> [Directions]: Within the records below, reproduce without change the lines from the line that has "Write the FreeCAD" through the line that has "Vector = FreeCAD.Vector", and only those.

> [Dataset entries]:
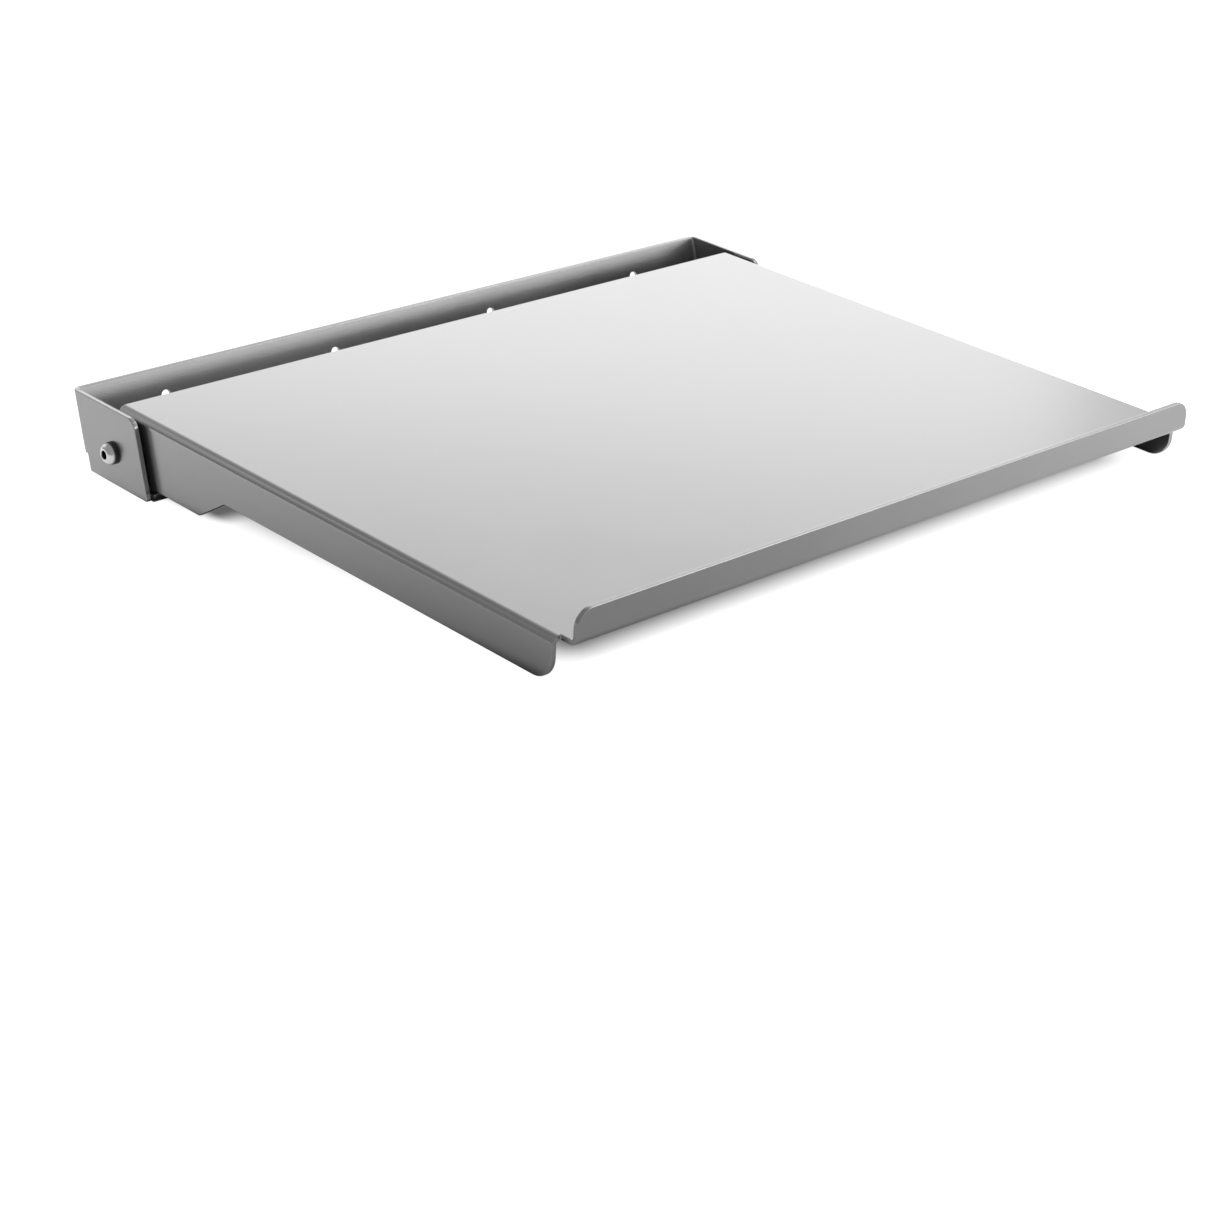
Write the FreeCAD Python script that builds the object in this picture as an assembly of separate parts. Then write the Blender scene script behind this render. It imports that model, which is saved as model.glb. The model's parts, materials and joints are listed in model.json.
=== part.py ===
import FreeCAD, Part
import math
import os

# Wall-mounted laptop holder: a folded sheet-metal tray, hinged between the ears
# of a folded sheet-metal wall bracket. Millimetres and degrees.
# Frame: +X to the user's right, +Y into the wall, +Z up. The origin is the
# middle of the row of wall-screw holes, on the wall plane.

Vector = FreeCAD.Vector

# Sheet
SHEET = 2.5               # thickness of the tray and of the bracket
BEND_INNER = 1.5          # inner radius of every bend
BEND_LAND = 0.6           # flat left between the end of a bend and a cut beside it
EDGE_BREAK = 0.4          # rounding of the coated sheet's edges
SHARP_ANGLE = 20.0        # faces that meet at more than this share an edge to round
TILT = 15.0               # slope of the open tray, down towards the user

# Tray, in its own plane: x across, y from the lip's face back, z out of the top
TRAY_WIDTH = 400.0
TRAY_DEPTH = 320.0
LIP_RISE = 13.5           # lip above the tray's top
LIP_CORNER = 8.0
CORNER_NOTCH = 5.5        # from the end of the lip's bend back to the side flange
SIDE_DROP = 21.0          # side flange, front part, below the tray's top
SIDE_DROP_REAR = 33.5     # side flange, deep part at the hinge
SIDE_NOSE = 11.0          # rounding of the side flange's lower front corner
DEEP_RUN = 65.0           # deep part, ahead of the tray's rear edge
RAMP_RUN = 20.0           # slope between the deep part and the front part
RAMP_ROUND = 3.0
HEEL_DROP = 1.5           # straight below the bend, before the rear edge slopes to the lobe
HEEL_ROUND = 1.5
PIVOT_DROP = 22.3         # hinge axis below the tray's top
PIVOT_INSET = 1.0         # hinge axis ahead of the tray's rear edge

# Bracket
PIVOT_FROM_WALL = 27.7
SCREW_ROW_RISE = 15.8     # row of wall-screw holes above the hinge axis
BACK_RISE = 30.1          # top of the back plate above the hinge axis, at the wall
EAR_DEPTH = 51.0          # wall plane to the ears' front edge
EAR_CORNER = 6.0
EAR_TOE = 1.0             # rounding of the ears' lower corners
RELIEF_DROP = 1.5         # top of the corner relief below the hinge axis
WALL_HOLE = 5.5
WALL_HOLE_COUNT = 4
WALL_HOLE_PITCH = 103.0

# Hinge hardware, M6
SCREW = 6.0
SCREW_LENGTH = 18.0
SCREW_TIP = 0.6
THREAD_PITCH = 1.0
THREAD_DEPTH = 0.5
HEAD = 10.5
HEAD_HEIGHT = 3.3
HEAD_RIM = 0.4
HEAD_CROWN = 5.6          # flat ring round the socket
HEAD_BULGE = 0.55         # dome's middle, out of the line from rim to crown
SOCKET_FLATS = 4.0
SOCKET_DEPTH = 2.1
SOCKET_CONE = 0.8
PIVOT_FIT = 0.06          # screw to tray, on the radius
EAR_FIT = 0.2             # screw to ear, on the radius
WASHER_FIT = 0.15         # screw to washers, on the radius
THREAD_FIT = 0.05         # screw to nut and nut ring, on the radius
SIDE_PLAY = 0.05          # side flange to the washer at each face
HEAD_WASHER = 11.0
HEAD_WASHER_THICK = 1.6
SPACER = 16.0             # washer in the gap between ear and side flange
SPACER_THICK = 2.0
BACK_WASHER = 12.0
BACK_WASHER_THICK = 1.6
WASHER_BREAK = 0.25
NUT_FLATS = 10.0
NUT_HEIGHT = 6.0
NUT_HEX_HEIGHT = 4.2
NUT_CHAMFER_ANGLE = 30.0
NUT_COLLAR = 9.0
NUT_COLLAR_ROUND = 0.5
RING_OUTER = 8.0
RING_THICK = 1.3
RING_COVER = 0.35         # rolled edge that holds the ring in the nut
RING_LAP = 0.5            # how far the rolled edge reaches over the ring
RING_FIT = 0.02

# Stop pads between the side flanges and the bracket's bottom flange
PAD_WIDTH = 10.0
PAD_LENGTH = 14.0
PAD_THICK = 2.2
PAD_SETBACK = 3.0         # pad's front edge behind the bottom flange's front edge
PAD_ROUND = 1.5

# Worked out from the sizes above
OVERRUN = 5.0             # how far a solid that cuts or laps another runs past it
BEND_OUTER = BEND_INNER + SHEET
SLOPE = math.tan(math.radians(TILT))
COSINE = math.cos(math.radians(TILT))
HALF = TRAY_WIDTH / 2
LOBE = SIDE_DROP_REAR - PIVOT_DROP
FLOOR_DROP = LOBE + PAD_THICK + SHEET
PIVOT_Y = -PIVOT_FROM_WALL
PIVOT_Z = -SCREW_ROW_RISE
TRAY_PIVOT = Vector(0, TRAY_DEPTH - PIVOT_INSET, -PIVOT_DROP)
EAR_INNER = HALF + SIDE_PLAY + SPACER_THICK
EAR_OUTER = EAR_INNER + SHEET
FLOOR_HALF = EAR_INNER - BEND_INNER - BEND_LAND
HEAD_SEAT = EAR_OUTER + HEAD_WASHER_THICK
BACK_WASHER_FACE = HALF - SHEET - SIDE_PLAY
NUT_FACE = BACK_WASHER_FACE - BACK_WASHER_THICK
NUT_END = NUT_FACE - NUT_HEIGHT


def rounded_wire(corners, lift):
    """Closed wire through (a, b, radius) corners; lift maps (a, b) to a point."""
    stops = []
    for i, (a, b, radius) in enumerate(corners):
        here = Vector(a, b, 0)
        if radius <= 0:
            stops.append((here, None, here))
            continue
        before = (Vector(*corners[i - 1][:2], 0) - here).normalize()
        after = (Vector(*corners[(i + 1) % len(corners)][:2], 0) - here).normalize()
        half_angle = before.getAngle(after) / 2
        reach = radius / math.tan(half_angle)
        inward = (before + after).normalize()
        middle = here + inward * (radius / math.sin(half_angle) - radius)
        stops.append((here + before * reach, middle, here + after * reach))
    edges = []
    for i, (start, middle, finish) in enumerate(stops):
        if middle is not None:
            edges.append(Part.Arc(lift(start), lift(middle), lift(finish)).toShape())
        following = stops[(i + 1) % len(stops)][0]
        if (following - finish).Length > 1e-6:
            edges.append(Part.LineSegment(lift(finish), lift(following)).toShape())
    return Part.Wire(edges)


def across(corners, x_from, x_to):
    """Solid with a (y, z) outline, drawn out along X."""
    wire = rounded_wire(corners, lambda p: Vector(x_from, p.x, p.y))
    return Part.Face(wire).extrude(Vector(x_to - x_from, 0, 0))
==
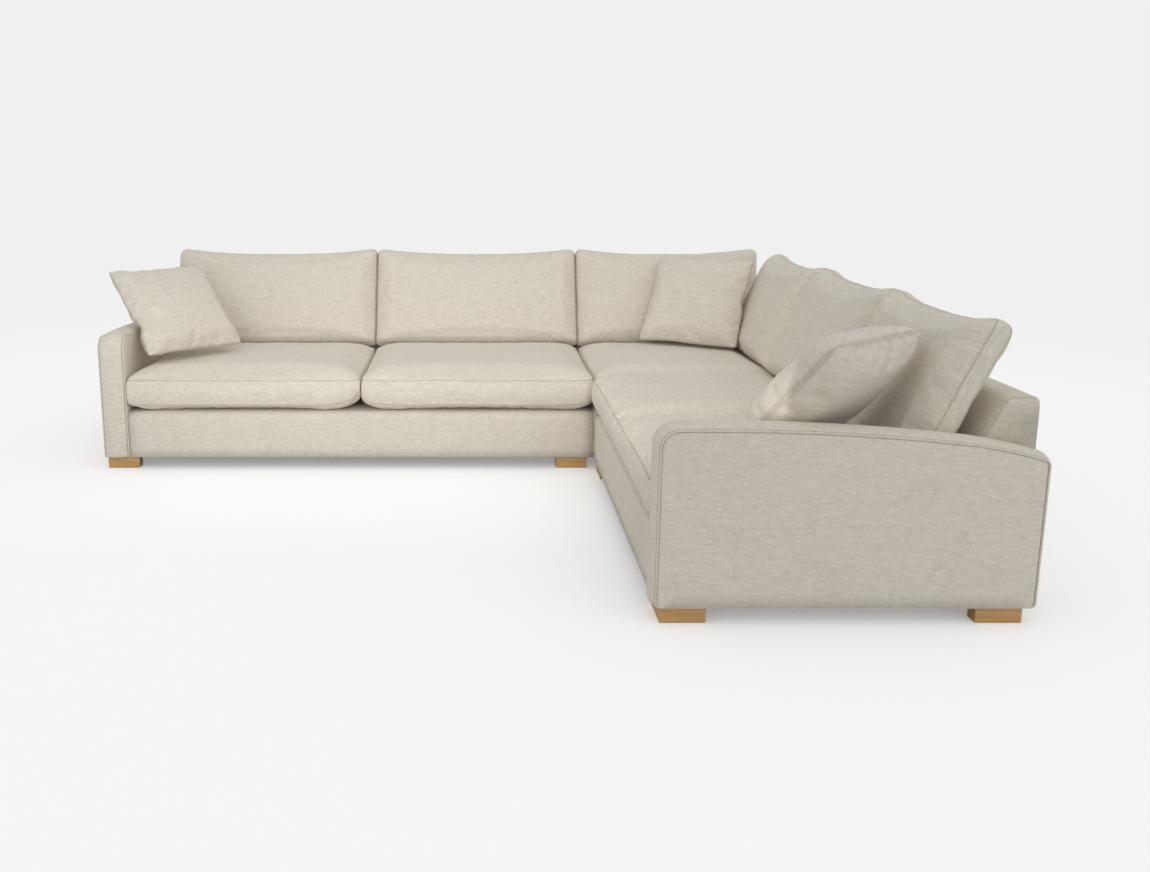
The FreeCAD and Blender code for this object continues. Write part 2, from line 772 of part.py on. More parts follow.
==
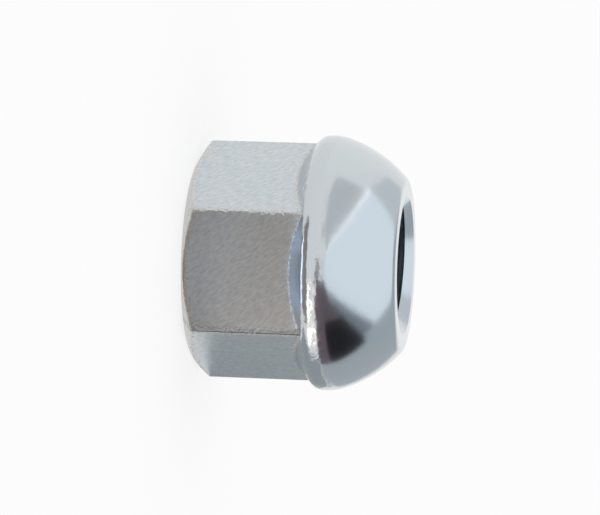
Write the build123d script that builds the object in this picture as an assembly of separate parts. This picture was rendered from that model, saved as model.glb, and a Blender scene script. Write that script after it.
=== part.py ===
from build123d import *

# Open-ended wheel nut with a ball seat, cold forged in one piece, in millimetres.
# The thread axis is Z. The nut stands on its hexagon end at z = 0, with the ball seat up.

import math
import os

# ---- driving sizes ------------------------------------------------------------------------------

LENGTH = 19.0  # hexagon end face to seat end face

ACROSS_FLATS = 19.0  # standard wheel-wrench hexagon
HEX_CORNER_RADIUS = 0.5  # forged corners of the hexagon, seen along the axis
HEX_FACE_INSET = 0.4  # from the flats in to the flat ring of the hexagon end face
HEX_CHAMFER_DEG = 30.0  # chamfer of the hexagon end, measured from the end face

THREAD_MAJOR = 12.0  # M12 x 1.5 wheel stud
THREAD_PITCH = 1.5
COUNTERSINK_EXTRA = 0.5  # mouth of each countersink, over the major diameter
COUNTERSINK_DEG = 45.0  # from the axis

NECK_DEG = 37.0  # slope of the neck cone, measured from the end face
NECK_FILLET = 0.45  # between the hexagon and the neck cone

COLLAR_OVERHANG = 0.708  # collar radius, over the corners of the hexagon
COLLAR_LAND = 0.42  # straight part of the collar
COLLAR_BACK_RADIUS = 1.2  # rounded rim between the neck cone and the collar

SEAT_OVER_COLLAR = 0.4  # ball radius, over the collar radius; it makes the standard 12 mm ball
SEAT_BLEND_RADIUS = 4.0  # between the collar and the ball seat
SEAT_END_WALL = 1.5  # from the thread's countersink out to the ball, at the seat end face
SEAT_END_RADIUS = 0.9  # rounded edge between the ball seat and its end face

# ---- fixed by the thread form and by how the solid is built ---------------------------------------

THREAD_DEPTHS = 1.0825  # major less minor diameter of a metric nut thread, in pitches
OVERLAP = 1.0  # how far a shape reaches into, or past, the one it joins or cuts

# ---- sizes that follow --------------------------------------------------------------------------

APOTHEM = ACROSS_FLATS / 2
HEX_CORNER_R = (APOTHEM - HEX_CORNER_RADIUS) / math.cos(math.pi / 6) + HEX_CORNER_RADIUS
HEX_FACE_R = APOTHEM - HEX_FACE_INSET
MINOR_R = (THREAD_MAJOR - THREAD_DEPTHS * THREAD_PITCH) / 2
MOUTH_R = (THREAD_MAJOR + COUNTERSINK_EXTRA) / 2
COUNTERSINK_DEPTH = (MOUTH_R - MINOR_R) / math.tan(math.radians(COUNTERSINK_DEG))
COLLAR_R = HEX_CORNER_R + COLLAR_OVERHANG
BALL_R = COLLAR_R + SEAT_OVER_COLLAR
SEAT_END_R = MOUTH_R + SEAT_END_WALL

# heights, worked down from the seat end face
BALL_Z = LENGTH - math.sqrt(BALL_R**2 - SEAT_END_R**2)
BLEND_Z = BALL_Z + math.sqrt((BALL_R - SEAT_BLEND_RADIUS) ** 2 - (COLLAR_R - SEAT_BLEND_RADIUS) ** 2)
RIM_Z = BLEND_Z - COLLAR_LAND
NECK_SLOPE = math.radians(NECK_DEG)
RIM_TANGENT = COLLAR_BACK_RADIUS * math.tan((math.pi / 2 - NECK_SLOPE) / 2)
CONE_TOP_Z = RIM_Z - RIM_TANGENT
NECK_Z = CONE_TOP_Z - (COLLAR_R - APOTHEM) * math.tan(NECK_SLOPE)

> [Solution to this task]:
Write the FreeCAD Python script that builds the object in this picture as an assembly of separate parts. Then write the Blender scene script behind this render. It imports that model, which is saved as model.glb. The model's parts, materials and joints are listed in model.json.
=== part.py ===
import FreeCAD, Part
import math
import os

# Wall-mounted laptop holder: a folded sheet-metal tray, hinged between the ears
# of a folded sheet-metal wall bracket. Millimetres and degrees.
# Frame: +X to the user's right, +Y into the wall, +Z up. The origin is the
# middle of the row of wall-screw holes, on the wall plane.

Vector = FreeCAD.Vector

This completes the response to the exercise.